Dataset items
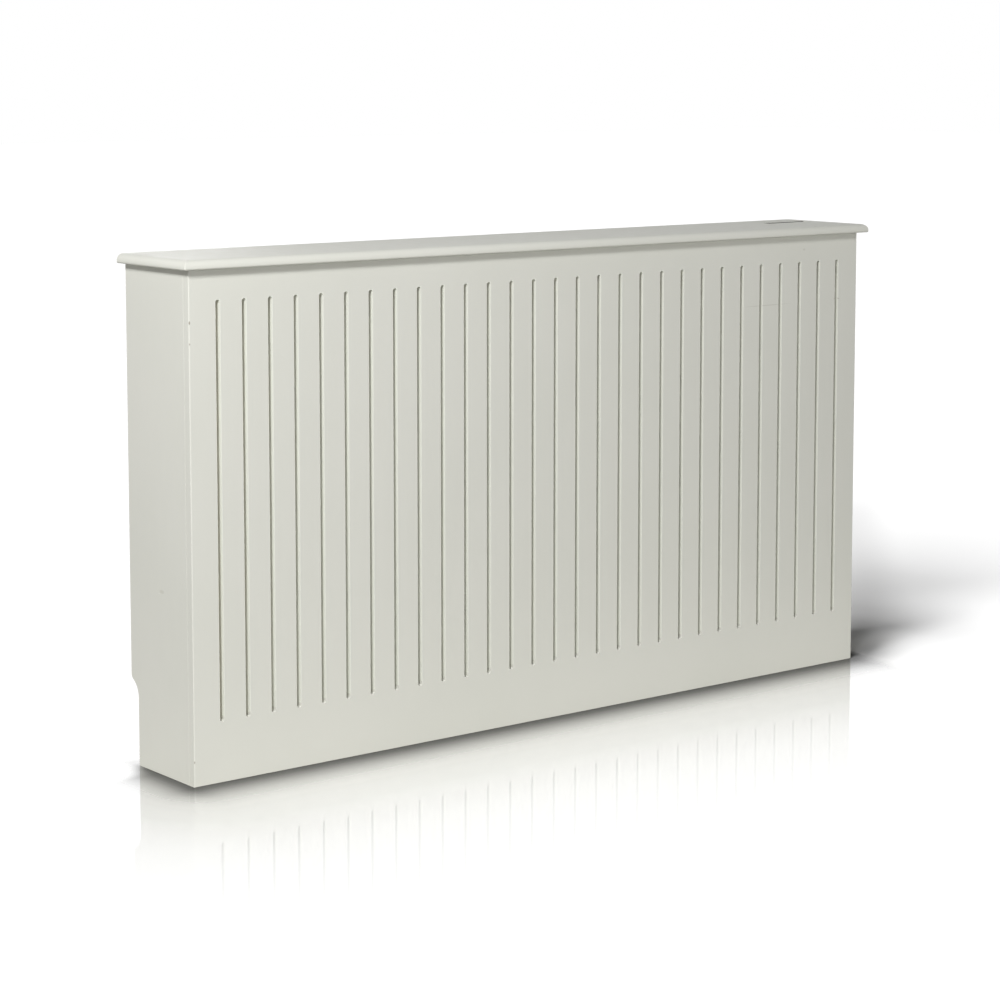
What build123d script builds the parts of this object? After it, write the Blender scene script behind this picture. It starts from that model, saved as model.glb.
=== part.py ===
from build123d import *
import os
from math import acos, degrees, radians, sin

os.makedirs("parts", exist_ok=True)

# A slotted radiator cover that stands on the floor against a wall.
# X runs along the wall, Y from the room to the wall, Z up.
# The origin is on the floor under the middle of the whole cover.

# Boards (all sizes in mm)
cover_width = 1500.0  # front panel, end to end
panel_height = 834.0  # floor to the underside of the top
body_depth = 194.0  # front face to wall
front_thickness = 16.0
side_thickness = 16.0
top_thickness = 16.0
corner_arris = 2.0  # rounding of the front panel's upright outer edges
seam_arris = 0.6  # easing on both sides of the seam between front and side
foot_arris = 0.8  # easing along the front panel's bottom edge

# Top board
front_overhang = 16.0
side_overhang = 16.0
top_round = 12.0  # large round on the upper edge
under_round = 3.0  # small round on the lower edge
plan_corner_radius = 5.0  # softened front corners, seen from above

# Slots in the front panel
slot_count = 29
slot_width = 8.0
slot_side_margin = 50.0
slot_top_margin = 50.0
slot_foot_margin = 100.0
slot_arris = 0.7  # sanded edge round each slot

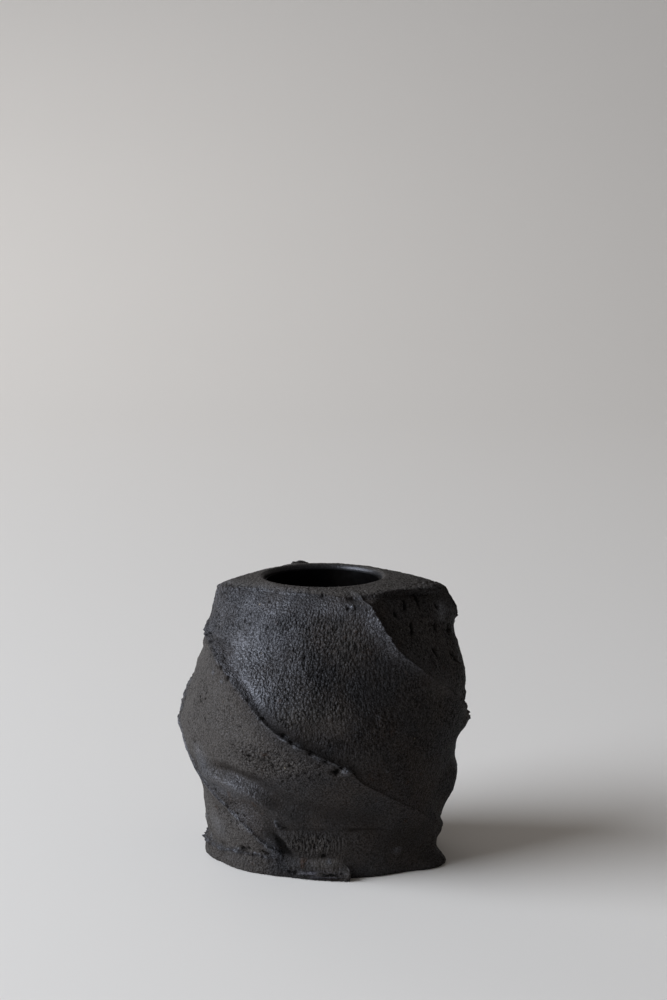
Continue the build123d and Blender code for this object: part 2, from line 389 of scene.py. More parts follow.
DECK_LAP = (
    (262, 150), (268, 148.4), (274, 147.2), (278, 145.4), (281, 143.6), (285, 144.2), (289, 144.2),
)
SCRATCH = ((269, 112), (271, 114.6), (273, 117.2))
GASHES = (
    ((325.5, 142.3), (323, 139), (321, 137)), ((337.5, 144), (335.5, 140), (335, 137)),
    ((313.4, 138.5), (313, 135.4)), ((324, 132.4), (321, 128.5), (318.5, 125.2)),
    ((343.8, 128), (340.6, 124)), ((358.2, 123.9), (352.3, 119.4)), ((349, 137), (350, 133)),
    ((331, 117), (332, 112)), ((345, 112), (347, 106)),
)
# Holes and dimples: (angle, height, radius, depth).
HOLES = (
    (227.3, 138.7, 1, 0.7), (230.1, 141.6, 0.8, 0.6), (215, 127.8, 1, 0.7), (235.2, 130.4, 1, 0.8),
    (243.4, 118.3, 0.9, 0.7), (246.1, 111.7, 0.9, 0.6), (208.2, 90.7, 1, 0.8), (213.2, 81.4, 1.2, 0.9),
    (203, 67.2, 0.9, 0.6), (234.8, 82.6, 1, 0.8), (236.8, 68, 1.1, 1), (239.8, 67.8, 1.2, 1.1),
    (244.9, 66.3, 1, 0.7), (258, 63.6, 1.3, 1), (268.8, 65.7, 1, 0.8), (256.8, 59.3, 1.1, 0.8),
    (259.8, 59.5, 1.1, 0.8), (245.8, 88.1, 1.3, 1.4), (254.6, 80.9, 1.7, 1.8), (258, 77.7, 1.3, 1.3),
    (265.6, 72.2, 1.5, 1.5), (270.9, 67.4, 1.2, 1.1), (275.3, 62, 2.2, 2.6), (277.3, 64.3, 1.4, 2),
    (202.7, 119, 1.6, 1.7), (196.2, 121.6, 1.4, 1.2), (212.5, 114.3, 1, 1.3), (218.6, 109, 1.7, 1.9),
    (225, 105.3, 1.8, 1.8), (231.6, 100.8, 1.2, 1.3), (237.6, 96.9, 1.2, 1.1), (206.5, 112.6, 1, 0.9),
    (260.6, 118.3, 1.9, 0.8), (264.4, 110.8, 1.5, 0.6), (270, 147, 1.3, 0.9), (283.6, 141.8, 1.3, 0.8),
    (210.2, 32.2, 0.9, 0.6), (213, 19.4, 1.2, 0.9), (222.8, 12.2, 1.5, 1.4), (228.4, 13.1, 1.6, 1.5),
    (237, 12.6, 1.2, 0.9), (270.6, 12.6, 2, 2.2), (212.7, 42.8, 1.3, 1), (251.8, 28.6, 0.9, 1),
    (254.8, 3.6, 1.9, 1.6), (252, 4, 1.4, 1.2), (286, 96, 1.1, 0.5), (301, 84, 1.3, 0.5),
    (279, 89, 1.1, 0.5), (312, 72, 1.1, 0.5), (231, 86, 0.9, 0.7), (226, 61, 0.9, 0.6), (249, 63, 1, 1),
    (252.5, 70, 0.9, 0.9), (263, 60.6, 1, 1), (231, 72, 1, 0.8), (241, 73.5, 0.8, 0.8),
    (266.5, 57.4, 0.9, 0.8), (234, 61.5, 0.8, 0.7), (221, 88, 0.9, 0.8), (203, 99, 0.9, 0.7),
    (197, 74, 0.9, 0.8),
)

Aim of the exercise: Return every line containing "parts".

Response below:
What build123d script builds the parts of this object? After it, write the Blender scene script behind this picture. It starts from that model, saved as model.glb.
os.makedirs("parts", exist_ok=True)
Continue the build123d and Blender code for this object: part 2, from line 389 of scene.py. More parts follow.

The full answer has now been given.